The relatively low interest in disease registries is puzzling, since, as one of the ACO presidents interviewed for the report said, "a disease registry is essential to successfully tracking the care of complex patients, assigning accountability to specific physicians, and measuring patient outcomes."  Arguably maintaining or contributing data to an ACO-based disease registry could be a performance measure for hospitals and physicians.

The survey report and data offer guidance on issues that anesthesiologists should consider in planning to lead ACOs, such as perceptions of physician resistance, inadequate numbers of primary care physicians, and the level and type of local market competition driving integration.
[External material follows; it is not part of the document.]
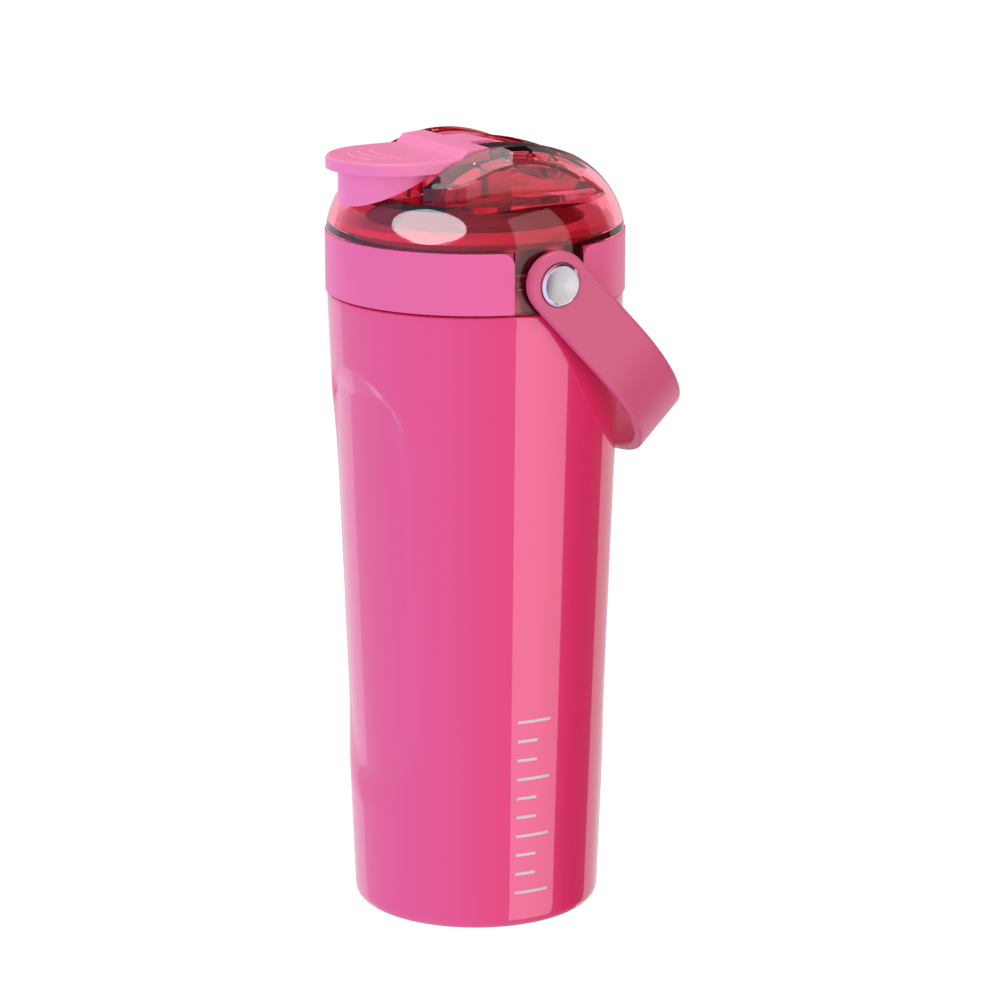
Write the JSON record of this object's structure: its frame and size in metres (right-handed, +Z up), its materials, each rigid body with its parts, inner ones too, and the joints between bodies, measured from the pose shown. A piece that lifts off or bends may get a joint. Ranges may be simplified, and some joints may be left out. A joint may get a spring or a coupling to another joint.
{
  "type": "protein shaker bottle",
  "caption": "Insulated steel shaker bottle with grip recesses, screw-on clear tinted dome lid, flip spout cap, snap-in agitator and a swinging strap handle.",
  "frame": {"origin": "centre of the resting face under the base pad", "axes": "+Z up along the bottle, spout and cap towards -Y, handle pivots along X"},
  "size_m": [0.1008, 0.1076, 0.2351],
  "materials": {
    "body_paint": "gloss",
    "collar_paint": "satin",
    "clear_lid": "clear tinted plastic, polished",
    "cap_plastic": "satin",
    "handle_plastic": "satin",
    "agitator_plastic": "satin",
    "bare_steel": "brushed",
    "button_chrome": "polished edge, radially brushed face",
    "insert_brass": "machined",
    "seal_silicone": "matt",
    "base_silicone": "matt",
    "washer_plastic": "natural"
  },
  "bodies": {
    "bottle": {"outer_shell": "body_paint", "inner_vessel": "bare_steel", "neck_ring": "bare_steel", "base_plate": "body_paint", "base_pad": "base_silicone", "getter_bracket": "bare_steel", "getter_capsule": "bare_steel"},
    "seal": {"lid_gasket": "seal_silicone"},
    "lid": {"lid_dome": "clear_lid", "lid_skirt": "clear_lid", "spout": "clear_lid", "front_collar": "collar_paint", "rear_collar": "collar_paint", "inner_collar": "agitator_plastic", "agitator_ring": "agitator_plastic", "agitator_wires": "bare_steel", "agitator_disc": "agitator_plastic", "hinge_pin": "bare_steel", "pivot_insert_left": "insert_brass", "pivot_insert_right": "insert_brass", "pivot_washer_left": "washer_plastic", "pivot_washer_right": "washer_plastic", "pivot_screw_left": "bare_steel", "pivot_screw_right": "bare_steel", "pivot_button_left": "button_chrome", "pivot_button_right": "button_chrome"},
    "cap": {"flip_cap": "cap_plastic", "spout_plug": "seal_silicone"},
    "handle": {"handle": "handle_plastic"}
  },
  "joints": [
    {"name": "lid_rise", "type": "slide", "parent": "bottle", "child": "seal", "axis": [0, 0, 1], "range_m": [0, 0.0601]},
    {"name": "lid_turn", "type": "hinge", "parent": "seal", "child": "lid", "pos_m": [0, 0, 0.19], "axis": [0, 0, 1], "range_deg": [0, 1800]},
    {"name": "cap_hinge", "type": "hinge", "parent": "lid", "child": "cap", "pos_m": [0, 0.019, 0.226], "axis": [-1, 0, 0], "range_deg": [0, 135]},
    {"name": "handle_swing", "type": "hinge", "parent": "lid", "child": "handle", "pos_m": [0, 0, 0.1989], "axis": [1, 0, 0], "range_deg": [0, 275]}
  ],
  "couplings": [
    {"joint": "lid_rise", "follows": "lid_turn", "m_per_rad": 0.0019099}
  ]
}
"The Unsettled State of the ACO" was written before the United States Supreme Court spent three media-saturated days hearing arguments on the constitutionality of the Affordable Care Act, which launched the Medicare Shared Savings Program and gave further impetus to private-sector ACOs.  The risk that the Act will be held unconstitutional does not seem to be an unsettling factor to executives involved in the Pioneer ACOs.  In its April 10th article "ACOs Multiply as Medicare Announces 27 New Ones," Kaiser Health News quotes several Pioneer ACO leaders:

* "It's not changing anything for us. …  This is a model of care we've been trying to evolve into since before the pioneer program existed."
* "ACOs will continue to be the model of the future, even if the Supreme Court strikes down the health care law. The private sector has been moving in the direction of coordinated care for years."
* "The positives are enough that regardless of whether or not there's a formal program, we'll continue working toward an ACO."

We said as much in our Alert discussing the Supreme Court proceedings.

UPDATE on HOSPITAL MERGERS (Alert, April 9, 2012)


In last week's Alert, we reported that a federal District Court in Illinois had granted the FTC a preliminary injunction against the planned merger of OSF Healthcare System and Rockford (Ill.) Health System because the merger might harm competition.  The court announced its decision on April 5th, and the two health systems called off the deal a week later, saying that the prospect of a two-year legal battle was not worth it.

This confirms our view of FTC interest in horizontal mergers as having a chilling effect on such deals.

Recall that the merger would have reduced the number of hospitals in the relevant area from three to two. A three-to-two reduction is anathema to the FTC, according to antitrust attorneys.